I mean, I also don't know Bun and Vite. I've at least seen React. You should probably just explain the whole stack.


This is like saying a Java library readme should start with what the JVM is. It's fine to not know these things, but the majority of this comes with the territory. Right now it sounds like you're simply not the target audience. The Github readme includes a link to all of the major bits, so I don't really see the problem.


If you were trying to convince me to build a web app in Java, you wouldn’t need to explain what the JVM is, but you’d need to make a strong argument for why Java is better than the alternatives available in 2025.

So the question is whether the target audience here is “people who want to build full-stack web apps” or “people who are already using the BHVR stack”.

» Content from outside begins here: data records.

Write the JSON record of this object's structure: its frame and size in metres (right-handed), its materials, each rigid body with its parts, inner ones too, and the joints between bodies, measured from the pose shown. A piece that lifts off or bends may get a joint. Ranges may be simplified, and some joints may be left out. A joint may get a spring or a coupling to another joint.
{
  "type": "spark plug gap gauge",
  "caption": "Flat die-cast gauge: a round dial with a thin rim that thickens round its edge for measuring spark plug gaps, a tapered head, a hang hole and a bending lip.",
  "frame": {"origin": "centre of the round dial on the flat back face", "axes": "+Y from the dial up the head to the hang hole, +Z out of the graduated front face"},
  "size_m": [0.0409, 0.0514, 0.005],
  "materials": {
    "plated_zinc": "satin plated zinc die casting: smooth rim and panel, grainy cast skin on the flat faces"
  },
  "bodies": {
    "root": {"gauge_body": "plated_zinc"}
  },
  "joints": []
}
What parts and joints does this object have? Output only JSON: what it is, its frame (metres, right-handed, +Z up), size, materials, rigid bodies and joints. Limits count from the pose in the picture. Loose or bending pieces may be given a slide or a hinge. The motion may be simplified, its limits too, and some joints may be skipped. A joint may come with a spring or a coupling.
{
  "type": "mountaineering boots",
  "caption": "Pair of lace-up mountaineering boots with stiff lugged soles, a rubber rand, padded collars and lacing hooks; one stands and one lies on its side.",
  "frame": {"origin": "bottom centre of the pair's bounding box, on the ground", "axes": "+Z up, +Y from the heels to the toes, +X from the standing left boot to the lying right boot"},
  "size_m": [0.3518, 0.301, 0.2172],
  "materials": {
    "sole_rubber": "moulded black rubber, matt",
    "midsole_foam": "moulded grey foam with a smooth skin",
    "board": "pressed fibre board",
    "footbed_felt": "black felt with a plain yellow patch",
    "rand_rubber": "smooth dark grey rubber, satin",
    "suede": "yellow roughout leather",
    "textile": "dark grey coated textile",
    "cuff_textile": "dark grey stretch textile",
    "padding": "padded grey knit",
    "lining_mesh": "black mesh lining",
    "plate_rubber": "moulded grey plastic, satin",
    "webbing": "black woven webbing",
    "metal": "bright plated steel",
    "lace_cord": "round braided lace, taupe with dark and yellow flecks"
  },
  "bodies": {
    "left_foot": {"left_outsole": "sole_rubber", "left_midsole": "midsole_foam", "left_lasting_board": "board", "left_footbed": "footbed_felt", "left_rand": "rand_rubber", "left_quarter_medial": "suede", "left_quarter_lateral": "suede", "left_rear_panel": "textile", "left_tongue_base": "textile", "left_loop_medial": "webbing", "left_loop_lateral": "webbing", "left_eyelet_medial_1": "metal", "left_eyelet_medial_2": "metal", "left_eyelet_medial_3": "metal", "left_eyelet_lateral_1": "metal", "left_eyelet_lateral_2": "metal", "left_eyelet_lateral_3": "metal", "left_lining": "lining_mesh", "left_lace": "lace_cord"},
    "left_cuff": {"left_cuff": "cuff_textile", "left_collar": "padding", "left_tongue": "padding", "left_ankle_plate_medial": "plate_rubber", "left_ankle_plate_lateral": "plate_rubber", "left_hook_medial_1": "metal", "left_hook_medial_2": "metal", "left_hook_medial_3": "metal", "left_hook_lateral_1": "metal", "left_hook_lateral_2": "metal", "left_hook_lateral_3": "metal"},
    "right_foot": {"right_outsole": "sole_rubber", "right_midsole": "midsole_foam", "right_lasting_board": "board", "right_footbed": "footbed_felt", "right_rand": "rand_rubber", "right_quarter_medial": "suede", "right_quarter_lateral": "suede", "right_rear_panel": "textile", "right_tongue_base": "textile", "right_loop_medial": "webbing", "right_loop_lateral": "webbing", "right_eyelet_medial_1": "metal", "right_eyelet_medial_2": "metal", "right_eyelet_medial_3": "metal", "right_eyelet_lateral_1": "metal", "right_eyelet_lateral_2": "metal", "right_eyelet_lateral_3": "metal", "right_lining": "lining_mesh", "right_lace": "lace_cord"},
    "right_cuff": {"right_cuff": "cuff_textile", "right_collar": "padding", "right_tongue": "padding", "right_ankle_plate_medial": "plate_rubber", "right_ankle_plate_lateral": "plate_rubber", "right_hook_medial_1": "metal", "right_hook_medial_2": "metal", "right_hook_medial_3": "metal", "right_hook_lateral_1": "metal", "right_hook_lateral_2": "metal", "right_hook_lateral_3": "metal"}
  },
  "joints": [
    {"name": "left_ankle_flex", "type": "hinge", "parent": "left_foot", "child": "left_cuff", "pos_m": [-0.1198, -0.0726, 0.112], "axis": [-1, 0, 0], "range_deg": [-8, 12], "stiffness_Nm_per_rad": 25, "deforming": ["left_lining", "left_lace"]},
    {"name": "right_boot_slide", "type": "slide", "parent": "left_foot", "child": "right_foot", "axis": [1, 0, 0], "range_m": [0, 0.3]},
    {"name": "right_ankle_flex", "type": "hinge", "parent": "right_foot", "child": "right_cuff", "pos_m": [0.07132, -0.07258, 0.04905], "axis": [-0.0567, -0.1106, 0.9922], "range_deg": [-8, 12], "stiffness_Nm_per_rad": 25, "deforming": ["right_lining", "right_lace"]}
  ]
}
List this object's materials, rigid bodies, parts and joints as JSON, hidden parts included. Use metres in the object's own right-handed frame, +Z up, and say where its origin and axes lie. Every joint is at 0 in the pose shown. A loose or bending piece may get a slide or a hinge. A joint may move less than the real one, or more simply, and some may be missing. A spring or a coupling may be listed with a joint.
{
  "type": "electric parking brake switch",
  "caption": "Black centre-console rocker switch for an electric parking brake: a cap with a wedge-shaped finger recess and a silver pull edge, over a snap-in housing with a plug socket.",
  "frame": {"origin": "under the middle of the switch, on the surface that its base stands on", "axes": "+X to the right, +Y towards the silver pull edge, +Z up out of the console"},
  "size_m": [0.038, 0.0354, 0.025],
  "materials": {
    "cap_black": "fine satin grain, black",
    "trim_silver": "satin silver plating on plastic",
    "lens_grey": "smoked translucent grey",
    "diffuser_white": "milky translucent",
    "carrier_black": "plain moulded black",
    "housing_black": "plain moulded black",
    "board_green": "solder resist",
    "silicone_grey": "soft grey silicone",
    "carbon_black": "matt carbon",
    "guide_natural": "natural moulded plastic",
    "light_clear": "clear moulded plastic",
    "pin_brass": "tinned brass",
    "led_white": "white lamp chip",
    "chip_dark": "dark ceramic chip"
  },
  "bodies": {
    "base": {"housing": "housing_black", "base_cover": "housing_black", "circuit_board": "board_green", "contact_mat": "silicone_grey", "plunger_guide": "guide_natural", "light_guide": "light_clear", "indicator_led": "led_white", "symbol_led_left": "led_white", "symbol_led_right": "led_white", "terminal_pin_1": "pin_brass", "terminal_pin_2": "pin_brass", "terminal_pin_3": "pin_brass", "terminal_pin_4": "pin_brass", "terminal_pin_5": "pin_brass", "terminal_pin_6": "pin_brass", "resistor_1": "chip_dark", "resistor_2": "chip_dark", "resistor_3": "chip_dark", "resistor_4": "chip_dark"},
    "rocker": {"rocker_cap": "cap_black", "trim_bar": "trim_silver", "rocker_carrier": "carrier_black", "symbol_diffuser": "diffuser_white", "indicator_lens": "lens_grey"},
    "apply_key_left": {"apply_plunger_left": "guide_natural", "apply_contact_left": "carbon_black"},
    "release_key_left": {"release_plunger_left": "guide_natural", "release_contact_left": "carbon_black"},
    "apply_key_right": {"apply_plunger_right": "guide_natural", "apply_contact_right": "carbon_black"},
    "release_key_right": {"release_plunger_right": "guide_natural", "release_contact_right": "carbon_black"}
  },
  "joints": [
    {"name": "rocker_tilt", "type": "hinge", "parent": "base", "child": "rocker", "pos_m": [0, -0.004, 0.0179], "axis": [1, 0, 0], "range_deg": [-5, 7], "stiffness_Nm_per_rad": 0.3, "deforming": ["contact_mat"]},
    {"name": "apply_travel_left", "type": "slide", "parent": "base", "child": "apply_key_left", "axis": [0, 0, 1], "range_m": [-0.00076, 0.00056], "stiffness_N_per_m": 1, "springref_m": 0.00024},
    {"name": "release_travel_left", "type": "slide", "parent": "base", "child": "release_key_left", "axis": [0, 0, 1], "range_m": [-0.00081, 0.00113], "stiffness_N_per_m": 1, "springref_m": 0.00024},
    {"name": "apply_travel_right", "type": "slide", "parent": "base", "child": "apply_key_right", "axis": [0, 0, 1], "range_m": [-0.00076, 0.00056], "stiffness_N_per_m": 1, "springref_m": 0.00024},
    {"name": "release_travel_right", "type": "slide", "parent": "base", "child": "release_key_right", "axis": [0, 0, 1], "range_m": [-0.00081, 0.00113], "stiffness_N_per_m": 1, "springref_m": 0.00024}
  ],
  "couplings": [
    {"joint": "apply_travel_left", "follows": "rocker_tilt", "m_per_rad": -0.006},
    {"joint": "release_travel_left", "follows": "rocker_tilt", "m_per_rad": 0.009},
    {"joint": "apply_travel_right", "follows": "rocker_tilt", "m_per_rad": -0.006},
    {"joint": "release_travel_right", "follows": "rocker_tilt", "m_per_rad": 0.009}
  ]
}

The benefits are very clear to me.

If you build MERN apps, this is a template that replaces Express with Hono, Node with bun, and Webpack with Vite.

All of which are significantly faster than their counterparts. Hono can be deployed anywhere and has a much smaller bundle size than Express.

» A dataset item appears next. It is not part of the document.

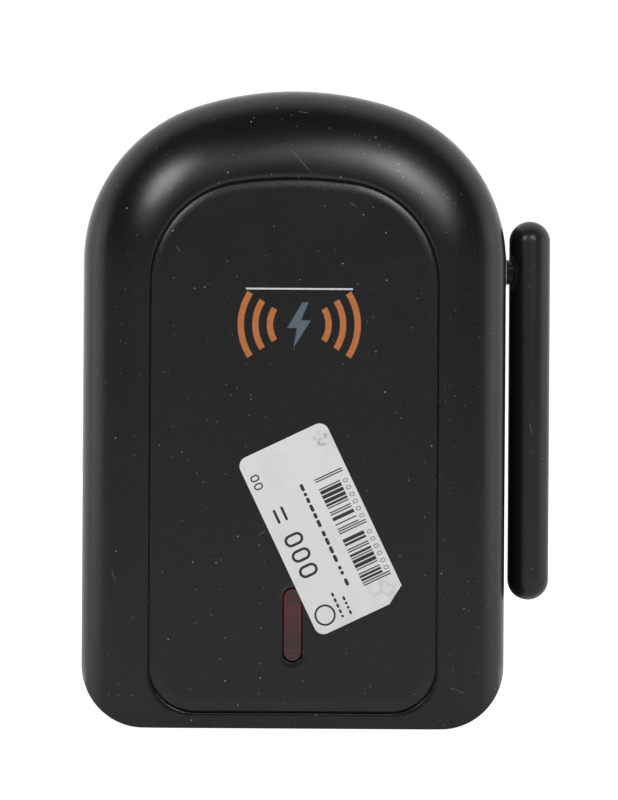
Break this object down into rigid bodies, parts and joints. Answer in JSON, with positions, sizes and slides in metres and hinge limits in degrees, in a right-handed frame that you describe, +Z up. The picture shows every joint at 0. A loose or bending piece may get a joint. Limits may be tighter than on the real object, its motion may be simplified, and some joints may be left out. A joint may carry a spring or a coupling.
{
  "type": "wireless sensor transmitter",
  "caption": "Arched black battery transmitter of a home power meter, with an inset battery door, an indicator window, sensor sockets underneath and a flip antenna on its right side.",
  "frame": {"origin": "middle of the base at half the case's depth", "axes": "+Z up, -Y out of the front with the battery door, +X towards the side with the antenna"},
  "size_m": [0.0976, 0.0381, 0.132],
  "materials": {
    "case_plastic": "fine grained black moulding",
    "inner_plastic": "plain black moulding",
    "label_paper": "white sticker",
    "lens_plastic": "dark red, clear",
    "steel": "nickel plated",
    "cell_jacket": "printed jacket over the can",
    "board_green": "solder mask",
    "board_blue": "solder mask",
    "chip_plastic": "moulded epoxy",
    "led_plastic": "red, diffused",
    "button_plastic": "dark grey",
    "nylon": "natural",
    "copper": "bare copper",
    "wire_red": "insulation",
    "wire_black": "insulation",
    "rating_foil": "silver sticker"
  },
  "bodies": {
    "root": {"front_shell": "case_plastic", "back_shell": "case_plastic", "indicator_lens": "lens_plastic", "battery_tray": "inner_plastic", "cell_left": "cell_jacket", "cell_right": "cell_jacket", "negative_spring": "steel", "positive_contact": "steel", "bridge_contact": "steel", "bridge_spring": "steel", "main_board": "board_green", "radio_module": "board_blue", "radio_can": "steel", "crystal": "steel", "microcontroller": "chip_plastic", "status_led": "led_plastic", "capacitors": "chip_plastic", "surface_parts": "chip_plastic", "sensor_socket_1": "inner_plastic", "sensor_socket_2": "inner_plastic", "sensor_socket_3": "inner_plastic", "tact_switch": "chip_plastic", "pivot_bush": "nylon", "antenna_lead": "wire_black", "battery_lead_red": "wire_red", "battery_lead_black": "wire_black", "case_screws": "steel", "board_screws": "steel", "rating_label": "rating_foil"},
    "antenna": {"antenna_front_half": "case_plastic", "antenna_rear_half": "case_plastic", "antenna_element": "copper", "antenna_hub": "case_plastic", "friction_washer": "nylon", "hub_clip": "steel"},
    "door": {"battery_door": "case_plastic", "price_label": "label_paper"},
    "button": {"pair_button": "button_plastic", "switch_plunger": "nylon"}
  },
  "joints": [
    {"name": "antenna_swing", "type": "hinge", "parent": "root", "child": "antenna", "pos_m": [0.0493, 0, 0.0948], "axis": [-1, 0, 0], "range_deg": [0, 180]},
    {"name": "door_off", "type": "slide", "parent": "root", "child": "door", "axis": [0, -1, 0], "range_m": [0, 0.06]},
    {"name": "button_press", "type": "slide", "parent": "root", "child": "button", "axis": [0, 0, 1], "range_m": [0, 0.0005], "stiffness_N_per_m": 400}
  ]
}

These two paragraphs would already be a much more helpful project description than “typesafe fullstack monorepo”.


If you've never heard of Bun or Vite you're clearly not the audience for this.


Why not? There are a lot of people who use the 2010s de facto standard JS server stack — Node, Express, Webpack etc. — but don't necessarily have the time or inclination to keep up to date with every new project in this space. It's a lot to follow.

The exclusive gatekeeping messaging doesn't seem very useful. There's probably a much bigger audience for "Hey, instead of starting yet another Node project, why not try this?" rather than preaching to the already converted early adopters.


Vite is a project with 25M weekly NPM downloads and used by some 9M github repos. It's not an obscure project by any stretch of the imagination. Heck it's almost as popular as React.

https://npmtrends.com/react-vs-vite-vs-webpack

Imagine someone posting a project that uses React and then someone demanding they explain what React is...


You are selecting the frontend crew and making claims based on that. Many of us are not frontend devs just want to wrap an API. At least I do.


> Many of us are not frontend devs

That's fine but OP's template is clearly for devs with frontend skills. No?